From 2009 to 2012, Spriggs served as assistant secretary for the Office of Policy at the Department of Labor, having been appointed by President Barack Obama, and confirmed by the U.S. Senate. At the time of his appointment, he also served as chairman of the Health Care Trust for UAW Retirees of the Ford Motor Co.; chairman of the UAW Retirees of the Dana Corporation Health and Welfare Trust; vice chair of the Congressional Black Caucus Political Education and Leadership Institute; on the joint National Academy of Sciences and National Academy of Public Administration’s Committee on the Fiscal Future for the United States; senior fellow of the Community Service Society of New York; and served on the boards of the National Employment Law Project and very briefly for the Eastern Economic Association.

Spriggs’ previous work experience includes roles leading economic policy development and research as a senior fellow and economist at the Economic Policy Institute; executive director for the Institute for Opportunity and Equality of the National Urban League; senior adviser for the Office of Government Contracting and Business Development for the U.S. Small Business Administration; senior adviser and economist for the Economics and Statistics Administration of the Department of Commerce; economist for the Democratic staff of the Joint Economic Committee of Congress; and staff director for the independent, federal National Commission for Employment Policy.

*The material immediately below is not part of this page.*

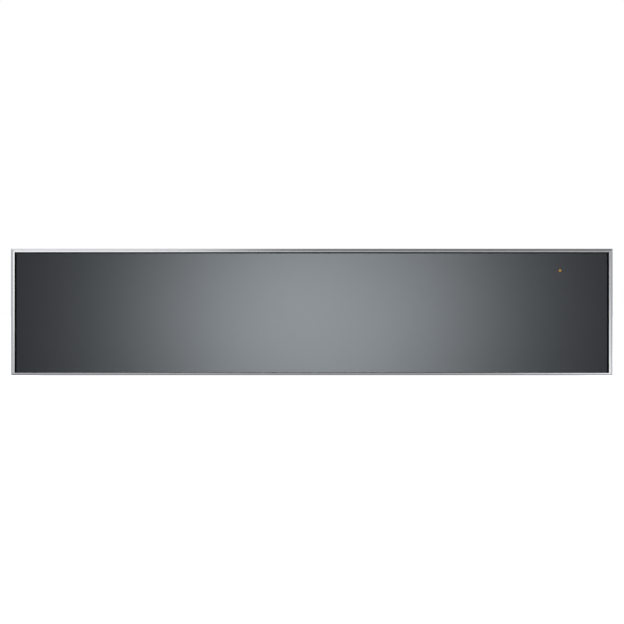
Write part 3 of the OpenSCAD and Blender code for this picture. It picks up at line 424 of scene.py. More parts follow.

He is a former president of the National Economics Association, the organization of America’s professional black economists.

He graduated from Williams College in Massachusetts and holds a doctorate in economics from the University of Wisconsin-Madison. He also taught six years at Norfolk State University and for two years at North Carolina A&T State University.

He was a member of the National Academy of Social Insurance and the National Academy of Public Administration.